Yes, of course. Our Vice President of Production holds an MLS degree, and many of our editors are librarians. We match editors and indexers to the projects they're working on. The editors for the drama and film collections have master's degrees in theatre arts, for example. A number of librarians are experts in the development of controlled vocabularies. Librarians sit on our editorial boards. We visit more than 100 libraries a year. As mentioned earlier, we regard librarians as essential partners. Personally, I've been developing products for libraries for more than fifteen years with companies like Gale, SilverPlatter, and Chadwyck-Healey. Our mission statement promises 'to bring the best of librarianship and technology' to our products. 
  Which of your collections has a strong Asian content?
Asian American Drama is the strongest. Oral History Index will also have a substantive Asian and Australian component. North American Immigrant Letters, Diaries, and Oral Histories is especially attentive to the stories of Asians who have immigrated to America. So far, the bibliography has 9,000 pages of writings drawn from 54 works. We have an advisor to the project dedicated to identifying Asian material. North American Women's Letters and Diaries and British and Irish Women's Letters and Diaries contain many travel dairies detailing observations and experiences in Asia.
  Are you open to publishing collections from Asia, for example, antiquarian accounts of Asian travels and cultures by colonial bureaucrats and intrepid explorers?
Yes! We would love to hear from any librarians who would like to co-publish a collection in this area.
  What will the company be doing 3 years from now?

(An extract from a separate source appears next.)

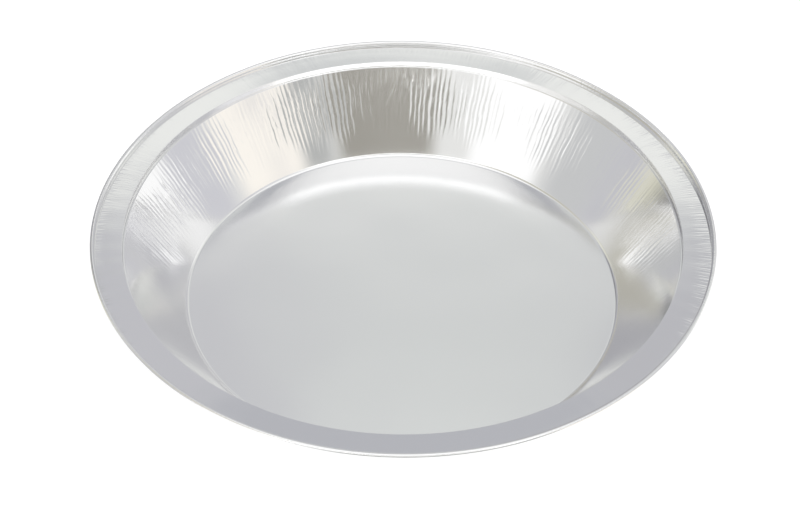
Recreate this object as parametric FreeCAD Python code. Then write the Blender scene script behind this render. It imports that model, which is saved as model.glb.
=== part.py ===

We will continue to build strength in our core areas - gender, diversity, and ethnic studies, history, literature, film, and drama - through the large collections that launched the company. We'll continue to offer these collections through either one-time purchase of perpetual rights or through annual subscriptions. We'll also be producing more products that are subscriptions such as Oral History Index and Women and Social Movements, which are small and affordable subscription projects. Our great strength in academic libraries will continue, and our databases will also be part of public school curricula. We'll have a very strong international presence, already begun today through the efforts of iGroup and our other distributors around the world.